The Governor of the Central Bank of Nigeria Yemi Cardoso, has stated that sustained inflation could lengthen the duration of monetary tightening measures and impede the country’s capacity for growth.
He said this at the foreword inaugural edition of the CBN’s Macroeconomic Outlook for Nigeria, recently released by the apex bank, according Nairametric.
Based on this foreword, the governor of the central bank suggests that if inflation keeps rising, the apex bank may stick to its hawkish monetary policy, which is supported by higher interest rates.
This outlook forewords comes following the National Bureau of Statistics CPI data recently published, which shows that the inflation rate increased somewhat in June and increased month over month for the first time since February 2024.
Additionally, Cardoso listed several threats to Nigeria’s optimistic domestic outlook. He pointed out that supply-side shocks, global geoeconomic fragmentation, and security issues might all make inflationary pressures worse.
These factors, coupled with long-standing structural imbalances, could necessitate extended monetary tightening, thereby depressing growth potential.
He said “The positive domestic outlook is, however, subject to certain risks, especially, as security challenges, supply-side shocks, and global geoeconomic fragmentation could aggravate inflationary pressures.
“Elevated inflation, due to long-standing structural imbalances, could extend monetary tightening and depress growth potentials.
“Oil theft, pipeline vandalism, and an unlikely decline in crude oil price could also constrain fiscal space, hamper foreign exchange receipts, lower accretion to the external reserves, heighten pressure in the foreign exchange market and undermine domestic stability.”
According to the CBN governor, despite current obstacles, Nigeria’s economy is projected to grow at a steady pace, with inflation predicted to moderate and exchange rates to remain more stable.
He noted that improvements in domestic production and refining capacity of crude oil, along with anticipated rises in crude oil prices, are expected to boost growth from 2.74% in 2023 to 3.38% in 2024.
Although inflation is still high, it is expected to decline from 28.92% in December 2023 to 21.40% within a range of 19.84 to 25.35%. This is because expectations will be effectively anchored by the shift to an inflation-targeting light framework and strict monetary policy.

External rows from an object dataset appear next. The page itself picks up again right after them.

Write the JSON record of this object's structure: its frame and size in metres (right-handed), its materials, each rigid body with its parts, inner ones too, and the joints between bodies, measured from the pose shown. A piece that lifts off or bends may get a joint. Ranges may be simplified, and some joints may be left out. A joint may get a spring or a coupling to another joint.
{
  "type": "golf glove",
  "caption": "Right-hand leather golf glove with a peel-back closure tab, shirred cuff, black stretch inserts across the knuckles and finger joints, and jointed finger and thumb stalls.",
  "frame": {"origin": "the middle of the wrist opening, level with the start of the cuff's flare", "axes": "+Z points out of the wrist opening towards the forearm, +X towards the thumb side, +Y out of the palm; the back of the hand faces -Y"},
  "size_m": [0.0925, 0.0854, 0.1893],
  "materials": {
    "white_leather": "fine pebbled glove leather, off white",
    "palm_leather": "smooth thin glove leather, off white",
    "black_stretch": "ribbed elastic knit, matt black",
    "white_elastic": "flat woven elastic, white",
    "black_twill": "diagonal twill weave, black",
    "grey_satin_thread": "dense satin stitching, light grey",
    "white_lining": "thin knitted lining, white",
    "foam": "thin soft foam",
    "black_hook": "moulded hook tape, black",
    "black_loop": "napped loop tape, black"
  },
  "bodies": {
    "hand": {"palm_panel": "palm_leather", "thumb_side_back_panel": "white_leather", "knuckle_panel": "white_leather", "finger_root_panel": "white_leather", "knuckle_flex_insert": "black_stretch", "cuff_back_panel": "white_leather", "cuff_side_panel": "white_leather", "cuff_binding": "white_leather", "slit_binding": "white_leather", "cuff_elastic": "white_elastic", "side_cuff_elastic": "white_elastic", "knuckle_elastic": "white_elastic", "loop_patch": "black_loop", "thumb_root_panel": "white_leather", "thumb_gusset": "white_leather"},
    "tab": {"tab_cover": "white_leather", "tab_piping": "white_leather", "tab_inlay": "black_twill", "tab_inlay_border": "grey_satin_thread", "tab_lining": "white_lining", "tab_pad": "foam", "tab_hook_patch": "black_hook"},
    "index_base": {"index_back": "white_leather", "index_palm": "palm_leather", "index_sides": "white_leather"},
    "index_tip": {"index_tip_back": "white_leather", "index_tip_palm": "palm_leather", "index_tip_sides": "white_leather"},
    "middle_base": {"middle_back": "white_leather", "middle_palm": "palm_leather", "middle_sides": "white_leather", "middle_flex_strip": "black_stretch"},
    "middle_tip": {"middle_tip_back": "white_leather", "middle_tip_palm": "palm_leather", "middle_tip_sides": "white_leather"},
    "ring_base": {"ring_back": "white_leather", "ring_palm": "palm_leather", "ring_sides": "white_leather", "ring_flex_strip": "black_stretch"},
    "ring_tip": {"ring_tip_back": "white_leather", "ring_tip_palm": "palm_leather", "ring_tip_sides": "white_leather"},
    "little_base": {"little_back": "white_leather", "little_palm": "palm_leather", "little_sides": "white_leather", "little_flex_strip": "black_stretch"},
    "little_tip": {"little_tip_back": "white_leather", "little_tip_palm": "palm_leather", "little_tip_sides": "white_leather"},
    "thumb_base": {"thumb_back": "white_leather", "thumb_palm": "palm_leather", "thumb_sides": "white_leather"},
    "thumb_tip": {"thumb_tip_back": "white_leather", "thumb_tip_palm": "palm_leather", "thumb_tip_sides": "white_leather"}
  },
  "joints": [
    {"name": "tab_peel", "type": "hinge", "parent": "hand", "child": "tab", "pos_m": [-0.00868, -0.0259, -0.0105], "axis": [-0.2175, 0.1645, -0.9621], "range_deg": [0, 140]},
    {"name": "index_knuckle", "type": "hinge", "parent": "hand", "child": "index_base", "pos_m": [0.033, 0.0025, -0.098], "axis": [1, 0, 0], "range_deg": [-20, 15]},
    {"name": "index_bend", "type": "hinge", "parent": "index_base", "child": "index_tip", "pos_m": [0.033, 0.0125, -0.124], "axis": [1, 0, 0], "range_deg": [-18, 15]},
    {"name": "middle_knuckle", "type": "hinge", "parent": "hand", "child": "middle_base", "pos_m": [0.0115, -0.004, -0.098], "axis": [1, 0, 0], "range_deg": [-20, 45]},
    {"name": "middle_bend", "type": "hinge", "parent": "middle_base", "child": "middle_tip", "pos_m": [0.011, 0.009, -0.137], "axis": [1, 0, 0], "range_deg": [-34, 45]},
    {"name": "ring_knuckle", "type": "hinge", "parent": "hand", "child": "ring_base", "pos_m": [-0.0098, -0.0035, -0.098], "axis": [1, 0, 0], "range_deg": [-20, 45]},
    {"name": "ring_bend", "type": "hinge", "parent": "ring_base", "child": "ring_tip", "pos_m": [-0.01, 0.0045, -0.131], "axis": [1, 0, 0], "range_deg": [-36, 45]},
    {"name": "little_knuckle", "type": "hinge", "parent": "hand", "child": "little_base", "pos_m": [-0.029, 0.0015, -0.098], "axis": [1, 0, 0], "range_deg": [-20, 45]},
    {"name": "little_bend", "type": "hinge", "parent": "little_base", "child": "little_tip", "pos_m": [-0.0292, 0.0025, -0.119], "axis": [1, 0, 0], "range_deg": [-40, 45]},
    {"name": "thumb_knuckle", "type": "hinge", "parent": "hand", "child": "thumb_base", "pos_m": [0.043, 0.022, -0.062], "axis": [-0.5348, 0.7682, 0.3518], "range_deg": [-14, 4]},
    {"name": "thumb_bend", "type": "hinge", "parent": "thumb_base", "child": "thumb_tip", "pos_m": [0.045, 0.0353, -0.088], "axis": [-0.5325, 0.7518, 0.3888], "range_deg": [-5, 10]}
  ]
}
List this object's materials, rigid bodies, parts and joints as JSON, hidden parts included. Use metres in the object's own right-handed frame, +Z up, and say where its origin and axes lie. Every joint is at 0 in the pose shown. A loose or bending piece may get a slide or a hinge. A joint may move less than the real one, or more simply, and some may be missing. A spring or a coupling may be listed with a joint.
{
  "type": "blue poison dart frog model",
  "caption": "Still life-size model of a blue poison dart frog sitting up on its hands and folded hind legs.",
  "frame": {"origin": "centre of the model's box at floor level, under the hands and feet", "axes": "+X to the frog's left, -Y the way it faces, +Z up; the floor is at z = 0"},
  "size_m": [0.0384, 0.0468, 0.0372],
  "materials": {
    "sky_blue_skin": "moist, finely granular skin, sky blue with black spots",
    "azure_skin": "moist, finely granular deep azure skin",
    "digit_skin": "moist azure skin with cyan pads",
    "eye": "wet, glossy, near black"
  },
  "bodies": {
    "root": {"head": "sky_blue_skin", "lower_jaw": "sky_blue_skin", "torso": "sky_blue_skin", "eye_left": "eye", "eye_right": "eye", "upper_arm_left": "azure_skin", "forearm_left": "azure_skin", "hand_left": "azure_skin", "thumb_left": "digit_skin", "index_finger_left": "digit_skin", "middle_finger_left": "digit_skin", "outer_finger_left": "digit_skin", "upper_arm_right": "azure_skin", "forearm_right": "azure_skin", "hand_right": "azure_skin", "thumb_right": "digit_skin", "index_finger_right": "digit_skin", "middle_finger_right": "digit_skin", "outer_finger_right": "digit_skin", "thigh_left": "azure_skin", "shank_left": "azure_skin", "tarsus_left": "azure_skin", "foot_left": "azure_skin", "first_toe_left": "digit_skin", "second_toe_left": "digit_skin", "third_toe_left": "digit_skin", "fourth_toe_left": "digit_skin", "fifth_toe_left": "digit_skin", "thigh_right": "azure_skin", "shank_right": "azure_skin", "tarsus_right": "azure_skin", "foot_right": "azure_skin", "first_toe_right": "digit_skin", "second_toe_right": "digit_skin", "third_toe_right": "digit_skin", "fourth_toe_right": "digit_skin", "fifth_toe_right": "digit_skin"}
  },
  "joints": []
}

Cardoso added that tight liquidity conditions are anticipated to persist, with an upward move in the yield curve drawing in capital inflows.
Cardoso emphasized the need to maintain measures to fortify the foreign exchange market, intensify monetary tightening to reduce inflation risks, and address security concerns surrounding the food belt and oil installations in order to address prospective threats and existing imbalances.
In addition, he called for increased and effective coordination among all government policy organs to foster policy harmonization and ensure robust synchronization of socio-economic measures.
This he claimed would support economic governance under a common vision and support domestic development.
In June 2024, NBS released the latest Consumer Price Index (CPI) data. It showed that Nigeria’s headline inflation rate increased month over month for the first time since February 2024.